- **Input for this task**:
□ □ □ □ □ □ □

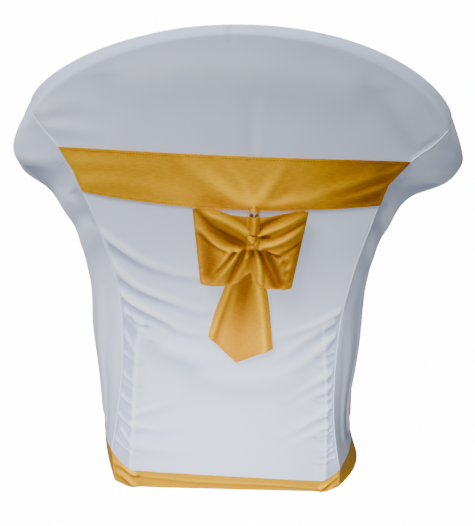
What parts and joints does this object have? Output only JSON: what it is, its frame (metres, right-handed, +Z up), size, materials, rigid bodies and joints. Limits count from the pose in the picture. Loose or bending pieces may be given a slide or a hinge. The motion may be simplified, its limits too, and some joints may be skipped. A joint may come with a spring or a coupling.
{
  "type": "chair cover with sash",
  "caption": "Fitted white stretch cover for a plastic armchair, hollow, with a gold satin sash, a folded bow with a pointed tail on its back, and a gold hem band.",
  "frame": {"origin": "on the floor under the middle of the cover's outer box", "axes": "+Z up, -Y out of the decorated back, +Y out of the front, +X to the right when looking at the decorated back"},
  "size_m": [0.6324, 0.549, 0.8518],
  "materials": {
    "white_polyester": "smooth white stretch knit with a slight sheen",
    "gold_hem_satin": "gold satin band",
    "gold_satin": "gold satin, soft sheen"
  },
  "bodies": {
    "root": {"cover_back": "white_polyester", "cover_side_left": "white_polyester", "cover_side_right": "white_polyester", "inner_back": "white_polyester", "inner_arm_left": "white_polyester", "inner_arm_right": "white_polyester", "seat_panel": "white_polyester", "front_skirt": "white_polyester", "hem_back": "gold_hem_satin", "hem_left": "gold_hem_satin", "hem_right": "gold_hem_satin", "hem_front": "gold_hem_satin", "sash_band": "gold_satin", "bow_loop": "gold_satin", "bow_knot": "gold_satin", "bow_tail": "gold_satin", "bow_keeper": "gold_satin"}
  },
  "joints": []
}
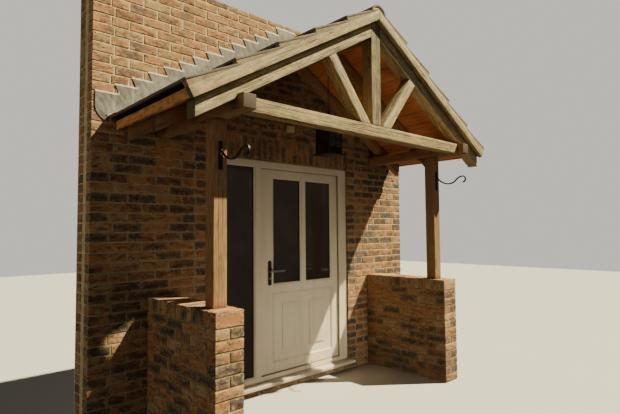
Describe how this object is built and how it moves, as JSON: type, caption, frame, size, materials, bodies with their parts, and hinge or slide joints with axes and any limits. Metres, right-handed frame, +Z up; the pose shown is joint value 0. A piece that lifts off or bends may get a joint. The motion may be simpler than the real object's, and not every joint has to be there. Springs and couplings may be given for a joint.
{
  "type": "entrance porch",
  "caption": "Oak-framed entrance porch with a king post truss and tiled roof on brick dwarf walls, with its part-glazed door set.",
  "frame": {"origin": "on the ground, in the middle of the porch's length and depth", "axes": "+X along the house wall to the right as one faces the door, +Y into the house, +Z up"},
  "size_m": [3.7026, 1.524, 3.59],
  "materials": {
    "brick": "multi-coloured stock bricks with pale mortar",
    "oak": "weathered oak, grey-cream outside and red-brown in the shade",
    "boarding": "red-brown stained boards",
    "tile": "grey-brown weathered concrete",
    "lead": "dull grey weathered lead sheet",
    "door_plastic": "cream satin plastic",
    "sill": "pale weathered plastic",
    "door_glass": "clear double glazing, dark behind",
    "lantern_glass": "clear glass",
    "black_iron": "black painted iron",
    "dark_metal": "dark bronze coated steel",
    "lever_metal": "satin chrome",
    "box_plastic": "beige plastic"
  },
  "bodies": {
    "porch": {"house_wall_left": "brick", "house_wall_right": "brick", "house_wall_over_door": "brick", "sill_bricks": "brick", "dwarf_wall_left": "brick", "dwarf_wall_right": "brick", "coping_left": "brick", "coping_right": "brick", "post_left": "oak", "post_right": "oak", "side_plate_left": "oak", "side_plate_right": "oak", "knee_braces": "oak", "tie_beam": "oak", "king_post": "oak", "struts": "oak", "front_rafter_left": "oak", "front_rafter_right": "oak", "middle_rafters": "oak", "wall_rafters": "oak", "ridge_board": "boarding", "soffit_boards_left": "boarding", "soffit_boards_right": "boarding", "tile_battens": "boarding", "fascias": "boarding", "bargeboard_left": "oak", "bargeboard_right": "oak", "roof_tiles_left": "tile", "roof_tiles_right": "tile", "ridge_tiles": "tile", "flashing_left": "lead", "flashing_right": "lead", "door_frame": "door_plastic", "sidelight_glass": "door_glass", "door_sill": "sill", "frame_hinges": "dark_metal", "lantern": "black_iron", "lantern_glass": "lantern_glass", "wall_box": "box_plastic", "basket_brackets": "black_iron"},
    "door": {"door_leaf": "door_plastic", "leaf_panes": "door_glass", "handle_plates": "dark_metal", "leaf_hinges": "dark_metal"},
    "handle": {"door_levers": "lever_metal"}
  },
  "joints": [
    {"name": "door_hinge", "type": "hinge", "parent": "porch", "child": "door", "pos_m": [0.7755, 0.5655, 1.14], "axis": [0, 0, -1], "range_deg": [0, 90]},
    {"name": "lever_turn", "type": "hinge", "parent": "door", "child": "handle", "pos_m": [-0.182, 0.531, 1.129], "axis": [0, 1, 0], "range_deg": [0, 40]}
  ]
}
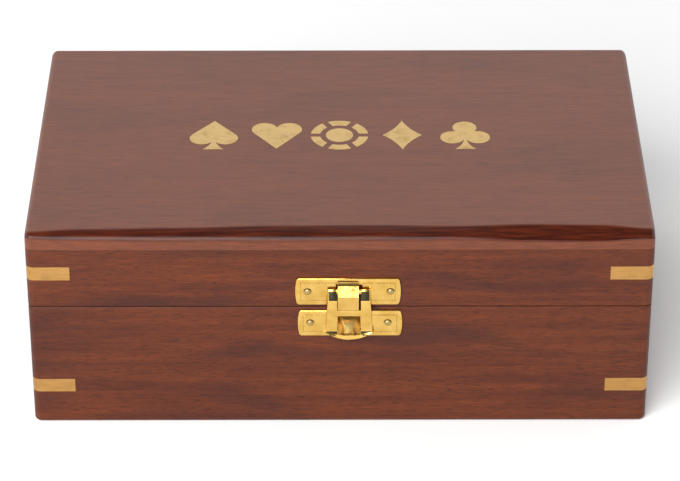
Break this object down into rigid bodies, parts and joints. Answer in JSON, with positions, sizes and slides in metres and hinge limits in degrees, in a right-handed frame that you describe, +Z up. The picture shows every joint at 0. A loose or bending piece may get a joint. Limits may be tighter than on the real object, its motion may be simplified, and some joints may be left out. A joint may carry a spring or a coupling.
{
  "type": "poker chip case",
  "caption": "Hinged wooden case with chip wells and card wells, brass corner strips, card-suit inlays in the lid, and a swinging brass hasp that drops over a pyramid catch.",
  "frame": {"origin": "centre of the underside of the base", "axes": "+Z up through the lid, +X to the right along the longest side, the front with the latch faces -Y"},
  "size_m": [0.23, 0.1468, 0.0827],
  "materials": {
    "rosewood": "satin lacquer, reddish brown with dark pores",
    "inner_wood": "satin, same wood as the walls",
    "brushed_brass": "pale, sanded along its length",
    "polished_brass": "polished yellow brass",
    "lining": "dark green felt"
  },
  "bodies": {
    "base": {"base_front_wall": "rosewood", "base_back_wall": "rosewood", "base_left_wall": "rosewood", "base_right_wall": "rosewood", "base_bottom_panel": "rosewood", "base_corner_strip_front_left": "brushed_brass", "base_corner_strip_front_right": "brushed_brass", "base_corner_strip_rear_left": "brushed_brass", "base_corner_strip_rear_right": "brushed_brass", "long_divider": "inner_wood", "chip_divider_1": "inner_wood", "chip_divider_2": "inner_wood", "chip_divider_3": "inner_wood", "chip_divider_4": "inner_wood", "card_divider": "inner_wood", "chip_well_felts": "lining", "card_well_felts": "lining", "hinge_left_base_leaf": "polished_brass", "hinge_right_base_leaf": "polished_brass", "base_hinge_screws": "polished_brass", "hinge_left_pin": "polished_brass", "hinge_right_pin": "polished_brass", "latch_catch_plate": "polished_brass", "latch_catch_nails": "polished_brass"},
    "lid": {"lid_top_panel": "rosewood", "lid_front_wall": "rosewood", "lid_back_wall": "rosewood", "lid_left_wall": "rosewood", "lid_right_wall": "rosewood", "lid_corner_strip_front_left": "brushed_brass", "lid_corner_strip_front_right": "brushed_brass", "lid_corner_strip_rear_left": "brushed_brass", "lid_corner_strip_rear_right": "brushed_brass", "lid_lining": "lining", "inlay_spade": "brushed_brass", "inlay_heart": "brushed_brass", "inlay_chip_roundel": "brushed_brass", "inlay_diamond": "brushed_brass", "inlay_club": "brushed_brass", "hinge_left_lid_leaf": "polished_brass", "hinge_right_lid_leaf": "polished_brass", "lid_hinge_screws": "polished_brass", "latch_hinge_plate": "polished_brass", "latch_plate_nails": "polished_brass"},
    "hasp": {"latch_hasp": "polished_brass"}
  },
  "joints": [
    {"name": "lid_hinge", "type": "hinge", "parent": "base", "child": "lid", "pos_m": [0, 0.0684, 0.0514], "axis": [-1, 0, 0], "range_deg": [0, 100]},
    {"name": "hasp_swing", "type": "hinge", "parent": "lid", "child": "hasp", "pos_m": [0.0033, -0.07295, 0.0594], "axis": [-1, 0, 0], "range_deg": [0, 150]}
  ]
}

□ □ □ □ □ □ □

- **Task statement**: Tell how many lines of the data include the word "JSON", and nothing else.

- **Exercise output**: 3